# My Daughter's 1st



## DerekT68 (Jan 16, 2011)

my daughter shot this 8pt yesterday w/her barnett xbow. it was her 1st deer to ever.


----------



## wet dreams (May 21, 2004)

Great job Dad and even better job by your daughter!!!!!...WW


----------



## altez (Sep 12, 2012)

Congrats to the young hunter and dad!


----------



## Rack Ranch (May 25, 2004)

Thats a great buck... Congrats you lady, welcome to bow hunting...


----------



## DCAVA (Aug 5, 2013)

Awesome deal for her, she's hooked or life!!


----------



## Chunky (Oct 15, 2006)

congrats to you both. an excellent first deer for sure.


----------



## TxBrewer (Jul 23, 2011)

Congrats, nice deer.

That third picture isn't her with the cigarette in her hand right? j/k


----------



## DerekT68 (Jan 16, 2011)

TxBrewer said:


> Congrats, nice deer.
> 
> That third picture isn't her with the cigarette in her hand right? j/k


lol no that's me w/the cig... she wanted to take a pic of her whole deer


----------



## WillieT (Aug 25, 2010)

Nice deer. Congratulations to you and your daughter.

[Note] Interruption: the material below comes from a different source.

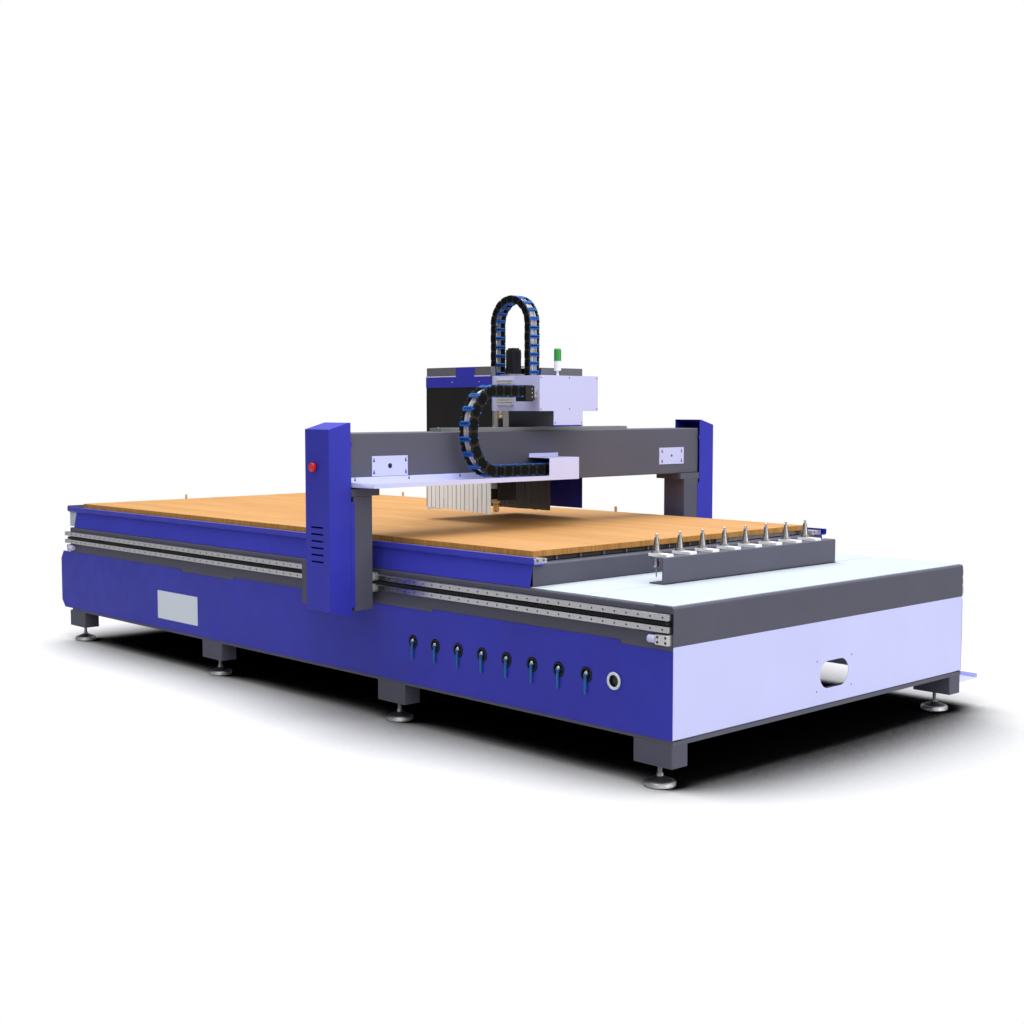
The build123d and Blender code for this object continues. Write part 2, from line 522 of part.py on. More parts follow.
save("estop_base", estop_disc(-4, 0, 19) + estop_disc(-1, 32, 10.9) - estop_disc(-5, 12, 8.05))
knob = estop_disc(-23, -5.5, 22)
knob = fillet(knob.edges().filter_by(GeomType.CIRCLE).sort_by(Axis.X)[0], 8)
knob -= estop_disc(-11, -5, 19.6)
save("estop_button", estop_disc(-12, 6, 8) + knob)


# X cable chain: lower run on the shelf, half-turn, upper run to the carriage
def bend_curve(offset, angles):
    return [(X_CHAIN_X - (X_CHAIN_BEND + offset) * math.cos(angle),
             X_CHAIN_Z + (X_CHAIN_R + offset) * math.sin(angle)) for angle in angles]


half = X_CHAIN_H / 2
angles = [math.pi * (i / 32 - 0.5) for i in range(33)]
chain = prism_y(bend_curve(half, angles) + bend_curve(-half, angles[::-1]),
                X_CHAIN_Y0, X_CHAIN_Y1)
for x1, z in ((98, X_CHAIN_Z - X_CHAIN_R), (-211, X_CHAIN_Z + X_CHAIN_R)):
    chain += box(X_CHAIN_X, x1, X_CHAIN_Y0, X_CHAIN_Y1, z - half, z + half)
chain += (box(-285, -211, X_CHAIN_Y0, X_CHAIN_Y1, 1535, 1616)
          + box(-212, -173.2, X_CHAIN_Y0 + 8, X_CHAIN_Y1 - 8, 1552, 1598))
save("x_cable_chain", chain)

# --------------------------------------------------------------- X carriage
# Plate with motor shelf and spacer, then the screw foot, posts, bar and fitting
x_plate = (box(-150, 300, -534, -514, 1125, 1673)
           - rod_y(X_PINION_X, -540, -510, X_PINION_Z, 9))
motor_shelf = box(-20, 100, -534, -460, 1673, 1683) - rod_z(SPINDLE_X, SCREW_Y, 1670, 1690, 7.05)
spacer = box(-150, 230, -554, -534, 1500, 1650)
screw_foot = box(15, 65, -514, -486, 1128, 1145) - rod_z(SPINDLE_X, SCREW_Y, 1120, 1150, 7.05)
posts = [box(-172, -165, y0, y1, 1400, 1484) for y0, y1 in ((-600, -556), (-680, -642))]
bar = box(-130, 255, -606, -600, 1402, 1484)
fitting = rod_z(-165, -621, 1446, 1484, 14) + rod_z(-165, -621, 1402, 1446, 9)
save("x_carriage_plate", x_plate + motor_shelf + spacer, screw_foot, posts, bar, fitting)

# Bearing blocks on the X rails, then the two grooved Z rails
guides = []
for z in X_RAIL_Z:
    for x0, x1 in ((-150, -60), (140, 230)):
        guides.append(box(x0, x1, -562, -534, z - 23, z + 23)
                      - box(x0 - 1, x1 + 1, -563, GANTRY_Y1 + X_RAIL_H + 0.4, z - 11.9, z + 11.9))
for x in Z_RAIL_X:
    z_rail = box(x - 10, x + 10, -514, -496.5, 1135, 1665)
    z_rail -= (box(x + 8, x + 11, -506, -502, 1130, 1670)
               + box(x - 11, x - 8, -506, -502, 1130, 1670))
    guides.append(z_rail)
save("carriage_guides", guides)

# Electrics box, its near cover and a slotted block on its left side
BOX_X0, BOX_X1, BOX_Z0, BOX_Z1 = -173, 263, 1484, 1667
case = (box(BOX_X0, BOX_X1, -918, -554, BOX_Z0, BOX_Z1)
        - box(BOX_X0 + 2.5, BOX_X1 - 2.5, -920, -556.5, BOX_Z0 + 2.5, BOX_Z1 - 2.5))
case_cover = prism_y([(BOX_X0, BOX_Z0), (-70, BOX_Z0), (-70, 1411), (147, 1411), (147, BOX_Z0),
                      (BOX_X1, BOX_Z0), (BOX_X1, BOX_Z1), (BOX_X0, BOX_Z1)], -920, -918)
slotted = box(-190, -173.2, -728, -605, 1515, 1647)
for i in range(9):
    slotted -= box(-195, -184, -730, -600, 1524 + 14 * i, 1530 + 14 * i)
save("electrics_box", case, case_cover, slotted)

LAMP_OUTLINE = [  # (r, z)
    (0, BOX_Z1), (10, BOX_Z1), (6, 1686), (6, 1700), (17, 1700), (19, 1703), (19, 1752),
    (19.5, 1753), (19.5, 1814), (15, 1820), (0, 1820)]
save("signal_lamp", revolve_z(LAMP_OUTLINE, 178, -700))

# Head top box: shallow lid, open below, cut away round the Z motor and chain
lid = (box(HEAD_X0, HEAD_X1, HEAD_Y0, HEAD_Y1, 1670, 1720)
       - box(HEAD_X0 + 3, HEAD_X1 - 3, HEAD_Y0 + 3, HEAD_Y1 - 3, 1660, 1717))
lid -= box(-8, 88, -546, -340, 1700, 1730)
lid -= box(-150, 190, -570, -340, 1672, 1730)
lid = fillet(lid.edges().filter_by(Axis.Z).filter_by(
    lambda e: e.center().X > HEAD_X1 - 1 or e.center().X < HEAD_X0 + 1), 6)
save("head_top_box", lid)

# Head panels: left band and sheet, far, right and near sheets, then bottom bars
band = (box(-186, -183.2, HEAD_Y0, HEAD_Y1, 1611, HEAD_Z1)
        + box(-186, -183.2, -432, -281, 1668, 1719))
left_sheet = (box(HEAD_X0, -181, -544, HEAD_Y1, 1126, HEAD_Z1)
              + box(HEAD_X0, -181, HEAD_Y0, -540, 1400, HEAD_Z1))
far_sheet = box(-181, 517, HEAD_Y1 - 3, HEAD_Y1, 1126, HEAD_Z1)
right_sheet = (box(517, HEAD_X1, -544, HEAD_Y1, 932, HEAD_Z1)
               + box(517, HEAD_X1, HEAD_Y0, -540, 932, 1117)
               + box(517, HEAD_X1, HEAD_Y0, -540, 1400, HEAD_Z1))
far_lower = box(268, 517, HEAD_Y1 - 3, HEAD_Y1, 932, 1126)
near_upper = box(265, 517, HEAD_Y0, HEAD_Y0 + 3, 1400, HEAD_Z1)
BARS = (  # (x0, x1, y0, y1, z1)
    (HEAD_X0, -163, HEAD_Y0, HEAD_Y1, 1125), (242, 262, HEAD_Y0, HEAD_Y1, 1117),
    (-163, 242, HEAD_Y0, HEAD_Y0 + 20, 1117), (-163, 242, HEAD_Y1 - 20, HEAD_Y1, 1125),
    (242, 517, -40, HEAD_Y1 - 3, 1117), (242, 517, -540, -528, 1117))
bars = [box(x0, x1, y0, y1, 1105, z1) for x0, x1, y0, y1, z1 in BARS]
near_lip = box(-68, 147, -920, -902, 1405, 1410.8)
save("head_panels", band, left_sheet, far_sheet, right_sheet, far_lower, near_upper, bars,
     near_lip)

save("strip_curtain", box(-185, -183.2, HEAD_Y0, HEAD_Y1, 930, 1125),
     box(262.2, 264, HEAD_Y0, HEAD_Y1 - 3.2, 929, 1104.8),
     box(-185, 264, HEAD_Y1 + 0.2, HEAD_Y1 + 2, 929, 1125))


# Z motor with cap, then X gearbox and motor
def square_y(y0, y1):
    """Square block on the X pinion's axis."""
    return box(X_PINION_X - MOTOR_HALF, X_PINION_X + MOTOR_HALF, y0, y1,
               X_PINION_Z - MOTOR_HALF, X_PINION_Z + MOTOR_HALF)


def square_z(half_width, z0, z1):
    """Square block on the ball screw's axis."""
    return box(SPINDLE_X - half_width, SPINDLE_X + half_width,
               SCREW_Y - half_width, SCREW_Y + half_width, z0, z1)


z_motor = square_z(MOTOR_HALF, 1683, 1815) - rod_z(SPINDLE_X, SCREW_Y, 1680, 1700, 7.05)
z_motor = round_along(z_motor, Axis.Z, 4)
x_gearbox = square_y(-514, -454) - rod_y(X_PINION_X, -515, -496, X_PINION_Z, 6.05)
x_motor = round_along(square_y(-454, -334), Axis.Y, 4)
save("carriage_motors", z_motor, square_z(22, 1815, 1824), x_gearbox, x_motor)

x_gear = Pos(X_PINION_X, -550, X_PINION_Z) * Rot(90, 0, 0) * gear(2.0, 19, 16)
save("x_pinion", x_gear + rod_y(X_PINION_X, -560, -500, X_PINION_Z, 6))

save("z_ball_screw", rod_z(SPINDLE_X, SCREW_Y, 1150, 1660, 10)
     + rod_z(SPINDLE_X, SCREW_Y, 1129, 1150, 7) + rod_z(SPINDLE_X, SCREW_Y, 1660, 1695, 7))

# Z cable chain: half-turn over the top and two hanging runs
half = Z_CHAIN_H / 2
chain = (rod_x(Z_CHAIN_X0, Z_CHAIN_X1, Z_CHAIN_Y, Z_CHAIN_Z, Z_CHAIN_R + half)
         - rod_x(Z_CHAIN_X0 - 1, Z_CHAIN_X1 + 1, Z_CHAIN_Y, Z_CHAIN_Z, Z_CHAIN_R - half)
         - box(Z_CHAIN_X0 - 1, Z_CHAIN_X1 + 1, Z_CHAIN_Y - 300, Z_CHAIN_Y + 300,
               Z_CHAIN_Z - 300, Z_CHAIN_Z))
for y, z0 in ((Z_CHAIN_Y - Z_CHAIN_R, 1667.2), (Z_CHAIN_Y + Z_CHAIN_R, 1470.2)):
    chain += box(Z_CHAIN_X0, Z_CHAIN_X1, y - half, y + half, z0, Z_CHAIN_Z)
save("z_cable_chain", chain)

# ------------------------------------------------------------ Z slide, tool
z_plate = (box(-50, 130, -484, -466, 1130, 1470) + box(2, 78, -466, -352, 1462, 1470)
           + box(-50, 73, -484, -466, 997, 1131))
z_bearings = []
for x in Z_RAIL_X:
    for z0, z1 in ((1180, 1240), (1400, 1460)):
        z_bearings.append(box(x - 22, x + 22, -510, -484, z0, z1)
                          - box(x - 10.4, x + 10.4, -511, -496.1, z0 - 1, z1 + 1))
screw_nut = box(15, 65, -512, -484, 1300, 1350) - rod_z(SPINDLE_X, SCREW_Y, 1290, 1360, 10.06)
save("z_slide", z_plate, z_bearings, screw_nut)

clamps = [box(-30, 110, -466, -335, z0, z1)
          - rod_z(SPINDLE_X, SPINDLE_Y, z0 - 1, z1 + 1, 55.03)
          for z0, z1 in ((1150, 1215), (1320, 1385))]
SPINDLE_OUTLINE = [(0, 1040), (20, 1040), (20, 997), (50, 997), (55, 1002), (55, 1396),  # (r, z)
                   (51, 1400), (0, 1400)]
save("spindle", revolve_z(SPINDLE_OUTLINE, SPINDLE_X, SPINDLE_Y), clamps)

TOOL_OUTLINE = [  # (r, z)
    (0, 922), (4, 922), (5, 925), (15, 927), (17.5, 930), (17.5, 962), (15, 966), (14, 968),
    (14, 971), (24, 973), (24, 988), (19.94, 991), (19.94, 1036), (0, 1036)]
save("spindle_tool", revolve_z(TOOL_OUTLINE, SPINDLE_X, SPINDLE_Y))
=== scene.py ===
"""A CNC gantry router: looks, studio and camera, built over the CAD pieces.

X runs across the bed, along the gantry beam; Y runs along the bed, with the camera on the -Y, -X
side; Z is up and the floor is at 0. Meshes are built in millimetres, everything else in metres.
"""
import math
import random
from bisect import bisect_right

import bmesh
import bpy
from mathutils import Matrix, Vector


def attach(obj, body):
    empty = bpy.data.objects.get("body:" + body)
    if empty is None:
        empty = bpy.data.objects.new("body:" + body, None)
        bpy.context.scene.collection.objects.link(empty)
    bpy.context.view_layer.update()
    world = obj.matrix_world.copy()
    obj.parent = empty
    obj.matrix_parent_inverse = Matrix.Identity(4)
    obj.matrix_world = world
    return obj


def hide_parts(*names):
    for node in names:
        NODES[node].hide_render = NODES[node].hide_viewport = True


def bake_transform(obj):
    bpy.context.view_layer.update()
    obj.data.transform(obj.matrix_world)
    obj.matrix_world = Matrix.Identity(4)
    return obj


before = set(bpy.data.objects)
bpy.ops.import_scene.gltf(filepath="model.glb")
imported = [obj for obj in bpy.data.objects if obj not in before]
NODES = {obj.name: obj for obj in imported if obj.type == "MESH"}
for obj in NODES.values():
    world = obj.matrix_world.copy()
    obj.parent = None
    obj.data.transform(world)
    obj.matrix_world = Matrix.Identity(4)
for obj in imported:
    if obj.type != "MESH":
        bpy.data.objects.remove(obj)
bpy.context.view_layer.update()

# directions that screws and turned parts face
NEG_X, POS_X = (-1, 0, 0), (1, 0, 0)
NEG_Y, POS_Y = (0, -1, 0), (0, 1, 0)
UP, DOWN = (0, 0, 1), (0, 0, -1)


# ------------------------------------------------------------------ materials
BLUE = (0.035, 0.039, 0.42)
LAVENDER = (0.57, 0.59, 0.90)
DARK = (0.088, 0.088, 0.120)

BROAD, MIDDLE = (0.3, 0.7), (0.35, 0.65)  # bands of noise that a ramp spreads out
FALLING = (1, 0)                          # output of a ramp that runs downwards


class Nodes:
    """A shader tree. Values may be numbers, colours, vectors or outputs of other nodes."""

    def __init__(self, tree, coords="Object"):
        self.tree = tree
        tree.nodes.clear()
        self.coords = self.add("TexCoord", output=coords)

    def feed(self, socket, value):
        if isinstance(value, bpy.types.NodeSocket):
            self.tree.links.new(value, socket)
        elif socket.type == "RGBA":
            socket.default_value = (*value, 1.0)
        else:
            socket.default_value = value

    def add(self, kind, inputs=None, output=0, **settings):
        """Make a node and return one of its outputs."""
        node = self.tree.nodes.new("ShaderNode" + kind)
        for key, value in settings.items():
            setattr(node, key, value)
        for key, value in (inputs or {}).items():
            self.feed(node.inputs[key], value)
        return node.outputs[output]

    def noise(self, scale, detail=3.0, roughness=0.55, stretch=None, distortion=0.0):
        vector = self.coords
        if stretch:
            vector = self.add("Mapping", {"Scale": stretch, "Vector": vector})
        return self.add("TexNoise", {"Scale": scale, "Detail": detail, "Roughness": roughness,
                                     "Distortion": distortion, "Vector": vector}, "Fac")

    def ramp(self, value, band, to=(0, 1)):
        """Map the band of a value onto the range `to`."""
        return self.add("MapRange", {"From Min": band[0], "From Max": band[1],
                                     "To Min": to[0], "To Max": to[1], "Value": value})

    def window(self, value, rise, fall):
        """1 between two bands, 0 outside them."""
        return self.calc("MULTIPLY", self.ramp(value, rise), self.ramp(value, fall, FALLING))

    def calc(self, operation, *values):
        return self.add("Math", dict(enumerate(values)), operation=operation)

    def mix(self, factor, first, second):
        """Mix two colours."""
        return self.add("Mix", {0: factor, 6: first, 7: second}, 2, data_type="RGBA")

    def mix_number(self, factor, first, second):
        return self.add("Mix", {0: factor, 2: first, 3: second})

    def blend_in(self, base, mask, amount, color):
        """Lay part of a colour over the base where the mask is 1."""
        return self.mix(self.calc("MULTIPLY", mask, amount), base, color)

    def axis(self, letter, vector=None):
        return self.add("SeparateXYZ", {0: vector or self.coords}, letter)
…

Great shot placement it looks like.


----------



## bollomb (Apr 23, 2013)

awesome first deer!


----------



## ROBOWADER (May 22, 2004)

Awesome!

How wide was he?


----------



## DerekT68 (Jan 16, 2011)

robowader said:


> awesome!
> 
> How wide was he?


14 1/4


----------



## DerekT68 (Jan 16, 2011)

& her shot placement was perfect! it went right thru the middle of the heart


----------



## salth2o (Sep 21, 2004)

Awesome! Thats a great deer.


----------



## DerekT68 (Jan 16, 2011)

BTW her 1st was better than anything ive recovered to date.... she has gotten a big head now thanks to that LOL


----------



## mg64 (May 31, 2013)

Congrats to her and you too dad!


----------